Los acontecimientos de Bolivia son relevantes para México, y para toda Latinoamérica. No me interesan algunas aristas que pueden ser útiles para la imagen de la política exterior mexicana (tan maltrecha últimamente), como la voluntad de asilar políticos exiliados, Correa y sus correístas; Evo y sus moralistas. Baste mencionar que los países con tradición de asilo político no prejuzgan sobre el asilado, y mucho menos basan la legitimidad de la solicitud en el grado de impopularidad del que huye. Por algo está solicitando asilo.
Me parece mucho más revelador el hecho de que en la región parece estar propagándose un incendio político. En menos de tres meses, Ecuador, Chile, Argentina y ahora Bolivia, están sufriendo convulsiones que apestan a la década de los setenta. Caídas de 50% de la bolsa de valores en un día, indígenas sublevados, metros incendiados por alza de precios y militares sugiriendo a presidentes acusados de fraude por la OEA, dimitir para evitar violencia. Y es que ellos saben de violencia. Cuesta trabajo llevar el registro de los equipos y los marcadores entre tanto desaseo. Como decía Borges de Faulkner, hoy en América Latina nadie sabe lo que pasa, sólo sabe que es terrible.

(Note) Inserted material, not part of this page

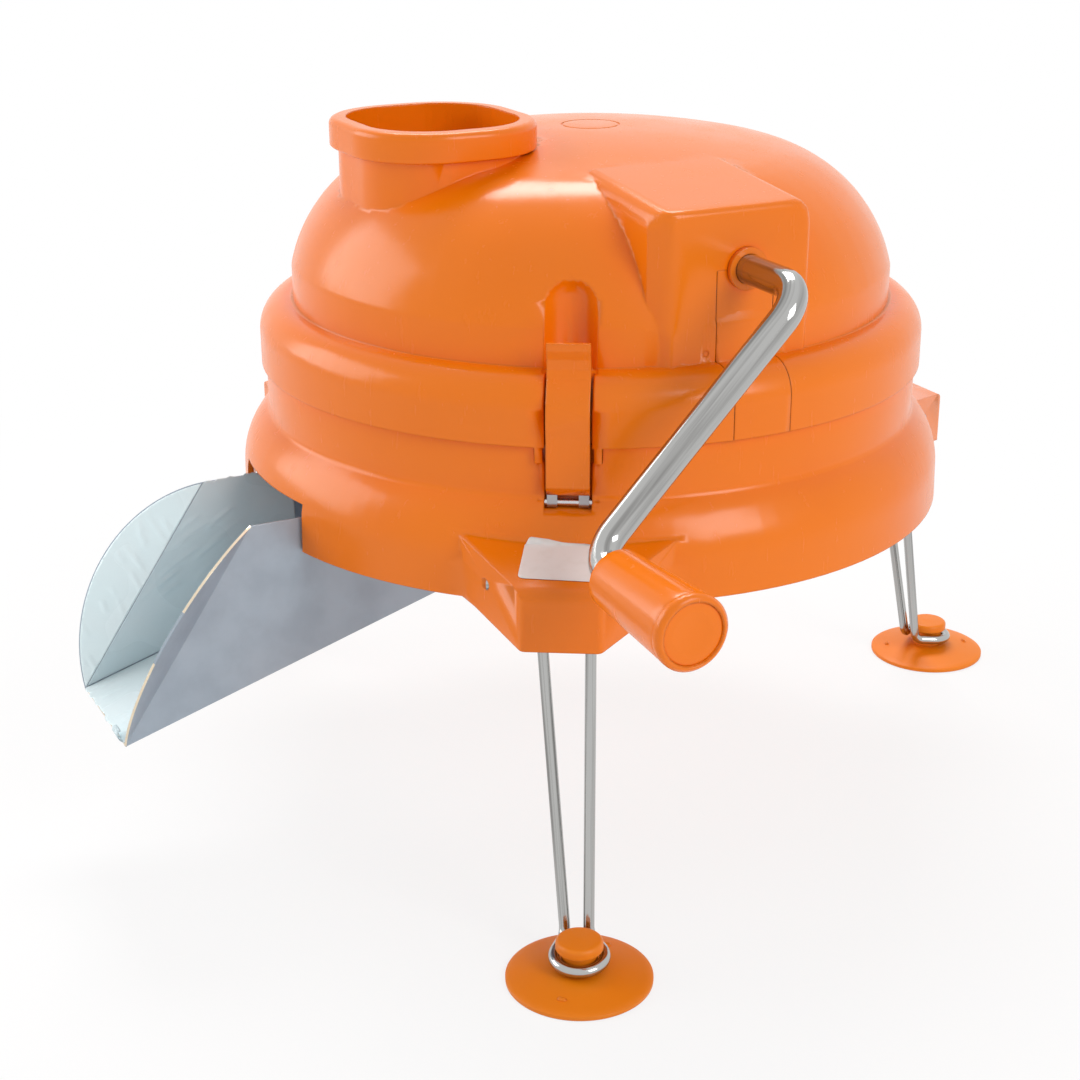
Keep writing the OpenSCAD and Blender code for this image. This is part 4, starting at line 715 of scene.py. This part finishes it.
def rounded_off(mesh, bearing, box, pitch, lines, passes):
    """Rounds a mesh along lines: cuts it finely in the box, then relaxes it within each line's reach."""
    work = bmesh.new()
    work.from_mesh(mesh)
    work.transform(bearing.inverted())
    for axis, (low, high) in enumerate(box):
        across = Vector((axis == 0, axis == 1, axis == 2))
        for step in range(round((high - low) / pitch) + 1):
            near = []
            for face in work.faces:
                spots = [v.co for v in face.verts]
                if all(min(s[k] for s in spots) <= box[k][1] and max(s[k] for s in spots) >= box[k][0]
                       for k in range(3)):
                    near.append(face)
            parts = near + list({e for f in near for e in f.edges}) + list({v for f in near for v in f.verts})
            bmesh.ops.bisect_plane(work, geom=parts, dist=1e-6, plane_co=across * (low + step * pitch),
                                   plane_no=across)
    work.verts.index_update()
    spots = numpy.array([v.co[:] for v in work.verts])
    ends = numpy.array([[v.index for v in e.verts] for e in work.edges])
    pull = numpy.zeros(len(spots))
    for start, end, reach in lines:
        start, end = numpy.array(start), numpy.array(end)
        along = numpy.clip((spots - start) @ (end - start) / ((end - start) @ (end - start)), 0, 1)
        gap = numpy.linalg.norm(spots - start - along[:, None] * (end - start), axis=1)
        pull = numpy.maximum(pull, numpy.clip(1.6 * (1 - gap / reach), 0, 1))
    too_long = numpy.linalg.norm(spots[ends[:, 0]] - spots[ends[:, 1]], axis=1) > longest_relaxed * pitch
    pull[ends[too_long].ravel()] = 0
    count = numpy.bincount(ends.ravel(), minlength=len(spots))[:, None]
    for _ in range(passes):
        sums = numpy.zeros_like(spots)
        numpy.add.at(sums, ends[:, 0], spots[ends[:, 1]])
        numpy.add.at(sums, ends[:, 1], spots[ends[:, 0]])
        spots += (sums / count - spots) * pull[:, None] * 0.5
    for vertex, spot in zip(work.verts, spots):
        vertex.co = spot
    work.transform(bearing)
    work.to_mesh(mesh)
    work.free()
    mesh.shade_smooth()
    mesh.set_sharp_from_angle(angle=math.radians(32))


# The gearbox housing, seen along the shaft: its face, top and sides, and the ends of its rounded edges
front, top, right, left = 0.1465, 0.318, 0.0335, -0.0365
edge_foot, edge_back, far_left, chamfer_back = 0.266, 0.120, -0.045, 0.137
back_rise, chamfer_rise = 0.003, 0.001
top_right, top_left = (front, right, top), (front, left, top)
top_chamfer = (chamfer_back, far_left, top + chamfer_rise)
housing_box = ((0.118, 0.148), (-0.046, 0.036), (0.264, 0.322))
housing_edges = [((front, right, edge_foot), top_right, 0.011), ((front, left, edge_foot), top_left, 0.008),
                 (top_left, top_right, 0.009), (top_right, (edge_back, right, top + back_rise), 0.014),
                 (top_left, top_chamfer, 0.010), (top_chamfer, (edge_back, far_left, top + back_rise), 0.008)]
cut_pitch, relax_passes = 0.0022, 22
rounded_off(bpy.data.objects["cover_shell_skin"].data, crank_bearing, housing_box, cut_pitch,
            housing_edges, relax_passes)

# Thin plugs, 0.15 mm proud, over the two screws of the insert
plug_r, plug_thick, plug_proud, plug_side, plug_z = 0.00145, 0.0002, 0.00005, 0.019, 0.255
facing_out = Matrix.Rotation(math.radians(90), 4, "Y")
plugs = bmesh.new()
for side in (-1, 1):
    plug_place = (crank_bearing @ Matrix.Translation((front + plug_proud, side * plug_side, plug_z))
                  @ facing_out)
    bmesh.ops.create_cone(plugs, cap_ends=True, segments=32, radius1=plug_r, radius2=plug_r, depth=plug_thick,
                          matrix=plug_place)
plug_mesh = bpy.data.meshes.new("screw_plugs")
plugs.to_mesh(plug_mesh)
plugs.free()
plug_mesh.materials.append(glossy_orange)
settled(plug_mesh, "cover_shell", 30, stands_for=False)
as_one_skin("top_bush").data.materials.append(ivory_acetal)
as_one_skin("bearing_cap").data.materials.append(cast_aluminium)
for node in ("insert_screws", "bearing_screws"):
    driven_screws(node, stainless)

# ---------------------------------------------------------------------------
# Crank
# A bright steel rod bent twice, which carries the drive pinion on a cross pin
# and is held by a collar at its inner end.
# ---------------------------------------------------------------------------
# A round rod along a path: each point carries its bend radius and the rod's own radius
rods, rod_in, rod_out = new_tree("bent_rod", (("Bend Steps", "Int"), ("Sides", "Int")))
spine = joined(rods, {0: rod_in["Geometry"]}, "GeometryNodeMeshToCurve")
gauge = joined(rods, {"Name": "gauge"}, "GeometryNodeInputNamedAttribute", data_type="FLOAT")
bend = joined(rods, {"Name": "bend"}, "GeometryNodeInputNamedAttribute", data_type="FLOAT")
spine = joined(rods, {0: spine, "Count": rod_in["Bend Steps"], "Radius": bend, "Limit Radius": True},
               "GeometryNodeFilletCurve", mode="POLY")
length_along = joined(rods, {}, "GeometryNodeSplineParameter", "Length")
spine = joined(rods, {0: spine, "Name": "reach", "Value": length_along}, "GeometryNodeStoreNamedAttribute",
               data_type="FLOAT", domain="POINT")
ring = joined(rods, {"Resolution": rod_in["Sides"], "Radius": 1.0}, "GeometryNodeCurvePrimitiveCircle")
turn_share = joined(rods, {}, "GeometryNodeSplineParameter", "Factor")
ring = joined(rods, {0: ring, "Name": "turn", "Value": turn_share}, "GeometryNodeStoreNamedAttribute",
              data_type="FLOAT", domain="POINT")
close_tree(rods,
           joined(rods, {"Curve": spine, "Profile Curve": ring, "Scale": gauge, "Fill Caps": True},
                  "GeometryNodeCurveToMesh"), rod_in, rod_out)


def rod_along(name, runs, sides, finish):
    """A rod mesh along each of runs, a list of points with (place, bend radius, rod radius)."""
    points, links, bends, gauges = [], [], [], []
    for run in runs:
        links += [(len(points) + k, len(points) + k + 1) for k in range(len(run) - 1)]
        for place, bend_radius, rod_radius in run:
            points.append(place)
            bends.append(bend_radius)
            gauges.append(rod_radius)
    path = bpy.data.meshes.new(name + "_path")
    path.from_pydata(points, links, [])
    for label, values in (("bend", bends), ("gauge", gauges)):
        path.attributes.new(label, "FLOAT", "POINT").data.foreach_set("value", values)
    return grown(name, path, rods, {"Bend Steps": 14, "Sides": sides}, finish)


# Drawn, polished steel whose fine lines follow the rod, with dark reflection streaks painted along it
polished_rod, polished_in, polished_out = new_finish("polished_rod",
                                                     (("Colour", "Color", (0.8, 0.8, 0.8, 1)),
                                                      ("Polish", "Float", 0.08)))
reach_at = joined(polished_rod, {}, "ShaderNodeAttribute", "Fac", attribute_name="reach")
turn_at = reckon(polished_rod, "MULTIPLY",
                 joined(polished_rod, {}, "ShaderNodeAttribute", "Fac", attribute_name="turn"), 2 * math.pi)
wrapped = joined(polished_rod,
                 {"X": reckon(polished_rod, "MULTIPLY", reach_at, 4.0),
                  "Y": reckon(polished_rod, "COSINE", turn_at),
                  "Z": reckon(polished_rod, "SINE", turn_at)}, "ShaderNodeCombineXYZ")
hairlines = speckle(polished_rod, wrapped, 0.06, 4, 0.65)
# Dark streaks that run along and round the rod are painted into its colour: painted reflection.
painted_dark_streaks = ranged(polished_rod, speckle(polished_rod, wrapped, 0.55, 4), 0.42, 0.75)
polished_rod.links.new(blend_colour(polished_rod, reckon(polished_rod, "MULTIPLY", painted_dark_streaks, 0.8),
                                    polished_in.outputs["Colour"], (0.13, 0.125, 0.12, 1)),
                       polished_out.inputs["Colour"])
polished_rod.links.new(reckon(polished_rod, "ADD", polished_in.outputs["Polish"],
                              ranged(polished_rod, hairlines, 0.45, 0.8, 0.0, 0.14)),
                       polished_out.inputs["Roughness"])
polished_rod.links.new(hairlines, polished_out.inputs["Height"])
bright_rod = dressed("bright_rod", polished_rod, {"Colour": (0.46, 0.46, 0.45), "Polish": 0.09}, 0.00012,
                     0.12, 0.0001, Metallic=1.0)

crank_place = (crank_bearing @ Matrix.Translation((0, 0, 0.291))
               @ Matrix.Rotation(math.radians(-134), 4, "X"))
shaft_in_x, arm_x, arm_len, rod_bend, rod_r = 0.103, 0.193, 0.1416, 0.016, 0.0065
grip_x0, grip_len, grip_gap = 0.214, 0.062, 0.0003
pin_r, pin_end_x = 0.005, 0.2623
rod_points = ((shaft_in_x, 0, 0), (arm_x, 0, rod_bend), (arm_x, arm_len, rod_bend),
              (grip_x0 - grip_gap, arm_len, 0))
rod_run = [(crank_place @ Vector((x, y, 0)), turn_r, rod_r) for x, y, turn_r in rod_points]
pin_run = [(crank_place @ Vector((x, arm_len, 0)), 0, pin_r) for x in (grip_x0 - 2 * grip_gap, pin_end_x)]
settled(rod_along("crank_rod_bent", (rod_run, pin_run), 48, bright_rod), "crank_rod", 40)
sintered_steel = metal("sintered_steel", (0.20, 0.20, 0.21), 0.42, 0.1)
as_one_skin("drive_pinion").data.materials.append(sintered_steel)
for node in ("pinion_pin", "shaft_collar", "grip_washer"):
    as_one_skin(node).data.materials.append(stainless)
driven_screws("grip_screw", stainless)

# ---------------------------------------------------------------------------
# Grip
# A tapered plastic handle that turns freely on the rod's end, where a washer
# and a screw hold it. A dished cap closes the end, and two parting lines show.
# ---------------------------------------------------------------------------
for node in ("grip", "grip_cap"):
    as_one_skin(node).data.materials.append(glossy_orange)
grip_r0, grip_r1, line_r = 0.0130, 0.01555, 0.00035
parting_lines = []
for side in (35, 215):
    over = Vector((0, math.cos(math.radians(side)), math.sin(math.radians(side))))
    ends = ((grip_x0 + 0.0022, grip_r0), (grip_x0 + grip_len - 0.0056, grip_r1))
    parting_lines.append([(crank_place @ (Vector((x, arm_len, 0)) + over * (radius - line_r * 0.4)), 0,
                           line_r) for x, radius in ends])
settled(rod_along("grip_parting_lines", parting_lines, 8, glossy_orange), "grip", 60, stands_for=False)

# ---------------------------------------------------------------------------
# Latches
# Three springy plastic levers on spring-steel straps, each of which hooks over
# a catch of the cover.
# ---------------------------------------------------------------------------
spring_steel = metal("spring_steel", (0.42, 0.42, 0.43), 0.34, 0.2)
for side in ("front", "right", "left"):
    as_one_skin("latch_" + side).data.materials.append(glossy_orange)
    as_one_skin("latch_hinge_" + side).data.materials.append(spring_steel)
as_one_skin("latch_pins").data.materials.append(stainless)

# ---------------------------------------------------------------------------
# Legs
# Bent steel wire, hinged in the lugs, with a rubber suction cup in the loop at
# the foot of each. Two small nubs on a cup help to peel it off.
# ---------------------------------------------------------------------------
# The third colour is the painted shade in crevices.
soft_rubber = moulding("soft_rubber", (0.90, 0.235, 0.003), (0.80, 0.185, 0.002), (0.20, 0.030, 0.001),
                       0.42, 0.10)
pivot = Vector((0.186, 0, 0.165))
trunnion_end, wire_half, wire_r, wire_bend = 0.03367, 0.0115, 0.0025, 0.006
foot = Vector((0.2333, 0.0097, 0.011))
loop_r, loop_tail, tail_half, leg_lean = 0.0111, 0.014, 0.0052, 0.0078
loop_tilt = Matrix.Rotation(math.radians(6), 3, "Y")
nub_r, nub_z, nub_size, nub_round = 0.0235, 0.0036, (0.0024, 0.0042, 0.0022), 0.0007
for side, bearing in (("front", -90), ("right", 30), ("left", 150)):
    about = Matrix.Rotation(math.radians(bearing), 4, "Z")
    tails = [Vector((-loop_tail, leg_lean - foot.y + s * tail_half, 0)) for s in (-1, 1)]
    turns = [s * (math.atan2(abs(t.y), t.x) - math.acos(loop_r / t.length)) for s, t in zip((-1, 1), tails)]
    loop = [(foot + loop_tilt @ (loop_r * Vector((math.cos(a), math.sin(a), 0))), 0)
            for a in (turns[0] + (turns[1] - turns[0]) * k / 40 for k in range(41))]
    down = [(Vector((pivot.x, -trunnion_end, pivot.z)), 0),
            (Vector((pivot.x, -wire_half, pivot.z)), wire_bend), (foot + loop_tilt @ tails[0], wire_bend)]
    up = [(foot + loop_tilt @ tails[1], wire_bend), (Vector((pivot.x, wire_half, pivot.z)), wire_bend),
          (Vector((pivot.x, trunnion_end, pivot.z)), 0)]
    wire = [(about @ place, bend_radius, wire_r) for place, bend_radius in down + loop + up]
    settled(rod_along("leg_wire_bent_" + side, [wire], 32, bright_rod), "leg_wire_" + side, 40)
    as_one_skin("suction_foot_" + side).data.materials.append(soft_rubber)
    nubs = bmesh.new()
    for nub_bearing in (-15, 152):
        spot = (about @ Matrix.Translation((foot.x, foot.y, nub_z))
                @ Matrix.Rotation(math.radians(nub_bearing), 4, "Z") @ Matrix.Translation((nub_r, 0, 0)))
        made = bmesh.ops.create_cube(nubs, size=1, matrix=spot @ Matrix.Diagonal((*nub_size, 1)))
        edges = list({e for v in made["verts"] for e in v.link_edges})
        bmesh.ops.bevel(nubs, geom=edges, offset=nub_round, segments=3, affect="EDGES")
    nub_mesh = bpy.data.meshes.new("cup_nubs_" + side)
    nubs.to_mesh(nub_mesh)
    nubs.free()
    nub_mesh.materials.append(soft_rubber)
    settled(nub_mesh, "suction_foot_" + side, 60, stands_for=False)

Lo más interesante del caso boliviano es que constituye un argumento contra la trivialización de la democracia electoral, y en contra también del supuesto poder absoluto que da la democracia sustantiva y el éxito de las políticas de desarrollo. Y es que no lo podemos negar: de acuerdo a las cifras económicas, Evo ha sido quizás el presidente más exitoso en la historia de Bolivia. El crecimiento del PIB, el número de bolivianos que salieron de la pobreza y el IDH de la mayor parte de la población de ese país, desde 2006, han tenido mejoras que por su magnitud parecerían números inventados. No lo son. Y Evo está fuera, y de la peor manera.
Lo anterior admite, al menos, dos interpretaciones. La primera es la vigencia que tiene la teoría de las rising expectations, es decir, la agitación social y el riesgo de una sublevación no está relacionada con el grado de pobreza, o la corrupción, o la inseguridad, sino con el continúo mejoramiento y la repentina percepción popular de que el mejoramiento, en esos rubros, se ha estancado o es insuficiente.
La segunda, más interesante, y más optimista, que la creciente politización de los países de la región ha derivado, también, en su democratización. Es decir, que no basta la economía ni el desarrollo para que el pueblo esté conforme. Hace falta, también, que se respeten las instituciones procedimentales de la democracia y el respeto al voto popular en los comicios. Serio, demostrable. Los destinatarios quieren elegir, no que elijan por ellos, sin importar el carisma ni popularidad de quien decide. Ese no es un mal mensaje.